§ **MATERIAL**:
------------------------

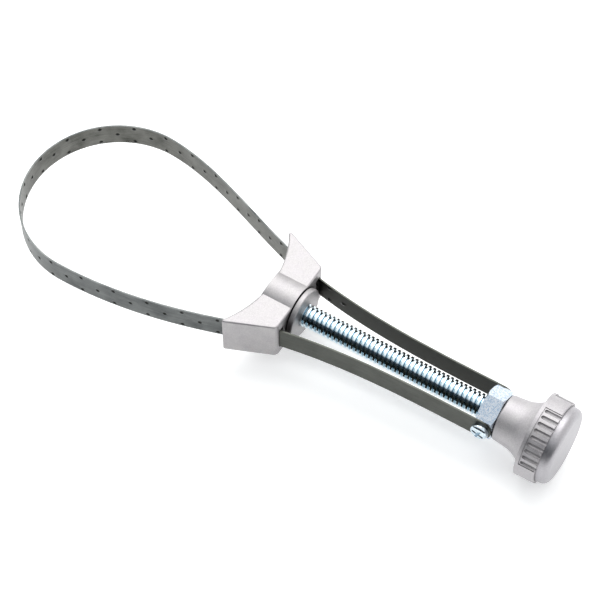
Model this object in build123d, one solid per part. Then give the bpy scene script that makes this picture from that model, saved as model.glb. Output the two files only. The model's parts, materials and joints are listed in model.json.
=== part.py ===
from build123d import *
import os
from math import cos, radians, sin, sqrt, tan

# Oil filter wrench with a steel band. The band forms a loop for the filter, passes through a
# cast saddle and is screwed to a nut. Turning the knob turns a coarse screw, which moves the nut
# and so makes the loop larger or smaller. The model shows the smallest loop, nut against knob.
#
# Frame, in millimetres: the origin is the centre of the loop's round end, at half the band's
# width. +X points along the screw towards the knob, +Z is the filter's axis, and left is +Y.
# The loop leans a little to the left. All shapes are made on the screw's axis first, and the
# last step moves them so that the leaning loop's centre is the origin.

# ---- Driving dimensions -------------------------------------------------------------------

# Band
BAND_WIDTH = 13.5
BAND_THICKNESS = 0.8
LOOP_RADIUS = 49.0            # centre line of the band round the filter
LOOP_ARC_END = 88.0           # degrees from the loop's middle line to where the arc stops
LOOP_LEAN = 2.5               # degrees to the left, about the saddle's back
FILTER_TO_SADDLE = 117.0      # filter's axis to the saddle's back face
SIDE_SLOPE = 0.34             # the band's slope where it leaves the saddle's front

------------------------

§ **WHAT NEEDS TO BE DONE**:
Repeat the data above, word for word.

§ **RESULT FOR THIS EXERCISE**:
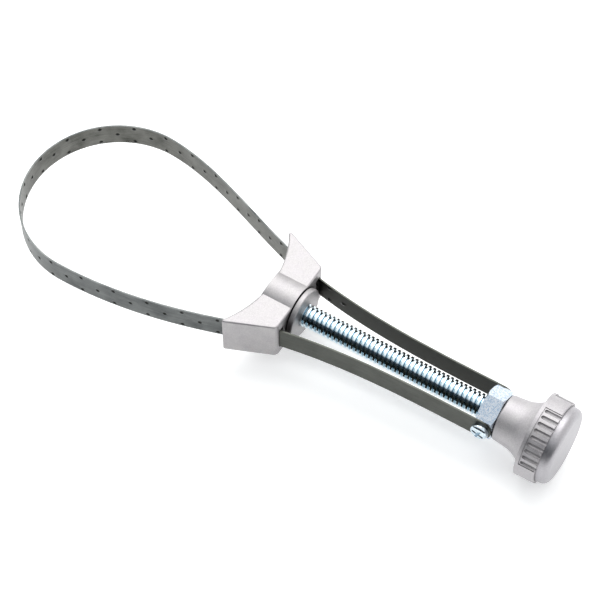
Model this object in build123d, one solid per part. Then give the bpy scene script that makes this picture from that model, saved as model.glb. Output the two files only. The model's parts, materials and joints are listed in model.json.
=== part.py ===
from build123d import *
import os
from math import cos, radians, sin, sqrt, tan

# Oil filter wrench with a steel band. The band forms a loop for the filter, passes through a
# cast saddle and is screwed to a nut. Turning the knob turns a coarse screw, which moves the nut
# and so makes the loop larger or smaller. The model shows the smallest loop, nut against knob.
#
# Frame, in millimetres: the origin is the centre of the loop's round end, at half the band's
# width. +X points along the screw towards the knob, +Z is the filter's axis, and left is +Y.
# The loop leans a little to the left. All shapes are made on the screw's axis first, and the
# last step moves them so that the leaning loop's centre is the origin.

# ---- Driving dimensions -------------------------------------------------------------------

# Band
BAND_WIDTH = 13.5
BAND_THICKNESS = 0.8
LOOP_RADIUS = 49.0            # centre line of the band round the filter
LOOP_ARC_END = 88.0           # degrees from the loop's middle line to where the arc stops
LOOP_LEAN = 2.5               # degrees to the left, about the saddle's back
FILTER_TO_SADDLE = 117.0      # filter's axis to the saddle's back face
SIDE_SLOPE = 0.34             # the band's slope where it leaves the saddle's front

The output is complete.